Defeating bosses will almost always net you some important item, skill, or upgrade that is critical for fully exploring the maps that often have areas inaccessible at first, so expect a lot of backtracking. This wouldn’t be so bad if the enemies didn’t magically respawn every time you leave their screen. You might fight across four screens killing a dozen enemies to get to a dead-end room with a secret, and you’ll fight those same dozen enemies on your trip back. The game never lets up, and while I certainly don’t mind a challenge, having enemies respawn mere seconds after you kill them takes away any sense of accomplishment we expect from video games. This isn’t a side-scroller as much as it is an arena survival game. Your only break in combat is when you stop moving your character and just take a breath.
Strider gets a bit more playable if you can get over the initial shock and awe of the difficulty and non-stop enemies. Once you get a few upgrades and abilities like the double-jump or the ability to deflect bullets the game is less frustrating. But early on when the crack shot enemies are sniping you despite your best efforts to slide and jump the game is controller-throwing frustrating. While you do have unlimited lives checkpoints are spread ay too thin forcing you to replay lots of the game over again when you do die.
I was hoping for something really cool on the PS4 but Strider could just as easily be a PS3 game when it comes to looks and sound. I enjoyed the multi-layered design of the backgrounds but the actual architecture and art was mostly boring, designed entirely around providing me with complex mazes to work my way through. I never felt like I was exploring anything real or designed with purpose. The HUD is non-invasive and as mentioned, that mini-map is about to become your best friend when it comes to making progress and even backtracking. The audio mix was disappointing. For a 2D game I wasn’t expecting to hear anything behind me in my 7.1 setup, so imagine my surprise when all of the high-energy music seemed to becoming from my rear channels almost exclusively. This left the sound effects and dialogue awkwardly mixed to the front, or more specifically, the center channel. There wasn’t a lot of panning and the overall mix was poor with music being too loud and dialogue being buried in a single-speaker output – not that I really wanted to hear it AGAIN after my eighth attempt as a boss fight.
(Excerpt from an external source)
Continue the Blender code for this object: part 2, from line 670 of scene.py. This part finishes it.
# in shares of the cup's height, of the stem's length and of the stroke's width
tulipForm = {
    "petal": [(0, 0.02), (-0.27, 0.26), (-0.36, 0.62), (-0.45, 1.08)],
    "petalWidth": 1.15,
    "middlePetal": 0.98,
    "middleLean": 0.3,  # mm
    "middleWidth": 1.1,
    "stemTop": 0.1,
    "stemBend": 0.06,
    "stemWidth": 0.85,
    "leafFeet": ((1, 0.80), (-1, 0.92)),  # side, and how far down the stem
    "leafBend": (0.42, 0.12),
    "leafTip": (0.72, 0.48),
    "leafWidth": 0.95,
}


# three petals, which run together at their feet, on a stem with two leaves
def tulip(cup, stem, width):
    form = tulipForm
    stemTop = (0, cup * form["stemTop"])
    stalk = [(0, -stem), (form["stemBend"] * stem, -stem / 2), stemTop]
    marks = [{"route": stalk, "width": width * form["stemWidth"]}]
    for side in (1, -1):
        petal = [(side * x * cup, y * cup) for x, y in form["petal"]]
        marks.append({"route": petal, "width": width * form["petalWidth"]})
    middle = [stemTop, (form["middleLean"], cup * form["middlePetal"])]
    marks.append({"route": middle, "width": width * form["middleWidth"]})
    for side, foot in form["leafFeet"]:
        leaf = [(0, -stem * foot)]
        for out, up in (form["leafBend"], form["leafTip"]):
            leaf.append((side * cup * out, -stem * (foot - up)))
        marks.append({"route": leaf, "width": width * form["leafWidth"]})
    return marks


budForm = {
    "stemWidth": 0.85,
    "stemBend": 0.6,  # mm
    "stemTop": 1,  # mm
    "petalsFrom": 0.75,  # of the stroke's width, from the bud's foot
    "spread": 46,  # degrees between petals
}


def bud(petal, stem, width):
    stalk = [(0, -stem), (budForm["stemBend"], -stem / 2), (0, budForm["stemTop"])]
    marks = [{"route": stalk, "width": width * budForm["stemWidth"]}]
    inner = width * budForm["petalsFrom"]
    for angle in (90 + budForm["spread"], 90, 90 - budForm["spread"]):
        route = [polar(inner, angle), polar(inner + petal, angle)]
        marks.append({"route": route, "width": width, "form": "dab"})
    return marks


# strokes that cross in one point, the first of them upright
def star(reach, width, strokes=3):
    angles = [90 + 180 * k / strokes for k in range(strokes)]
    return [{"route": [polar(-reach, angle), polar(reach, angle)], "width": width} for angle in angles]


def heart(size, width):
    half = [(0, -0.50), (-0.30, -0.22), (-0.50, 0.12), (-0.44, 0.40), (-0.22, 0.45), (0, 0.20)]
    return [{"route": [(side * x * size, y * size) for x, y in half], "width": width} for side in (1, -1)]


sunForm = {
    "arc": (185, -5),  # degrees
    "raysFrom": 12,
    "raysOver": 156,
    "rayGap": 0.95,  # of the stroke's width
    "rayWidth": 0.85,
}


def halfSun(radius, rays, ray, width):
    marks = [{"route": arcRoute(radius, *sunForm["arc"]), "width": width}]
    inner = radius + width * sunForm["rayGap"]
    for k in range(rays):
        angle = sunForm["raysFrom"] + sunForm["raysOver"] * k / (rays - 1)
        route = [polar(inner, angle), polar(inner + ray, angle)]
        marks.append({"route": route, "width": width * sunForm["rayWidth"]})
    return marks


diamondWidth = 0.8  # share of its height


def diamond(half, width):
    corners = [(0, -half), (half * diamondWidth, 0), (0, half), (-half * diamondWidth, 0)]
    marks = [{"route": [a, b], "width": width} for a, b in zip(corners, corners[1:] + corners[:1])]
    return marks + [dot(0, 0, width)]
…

In a world where gamers continually complain about how short your game is it might not be a good idea to have a trophy that rewards you for finishing it in less than three hours. I’m not sure how much skill or crack is required to finish the game that fast. I spent that long getting through the second boss. I’m guessing 6-8 hours is a more reasonable estimate and even then you probably won’t have collected all of the “stuff” stashed around the game waiting to be found like concept art and bonus challenges. Survival mode pits you against endless waves of baddies then posts your survival time to leaderboards while Beacon Run puts you in a series of speed run challenges with a preset loadout to see how fast you can finish. These extra modes are nice I suppose, but considering how much I didn’t like the core game, nothing could really entice me to play it even more.
I’m a big fan of the genre but Strider is one of the worst side-scrolling action games I have played in a long time. The controls are loose, the gameplay is simplistic and the repetitive button-mashing is made difficult only by the sheer number of respawning eagle-eye enemies who never miss. I appreciate the cel-shaded art style but the levels were boring and the sound design was poor if not downright broken. Strider neither requires nor deserves the power of the PS4, although I can’t imagine a system on which I would ever enjoy this game.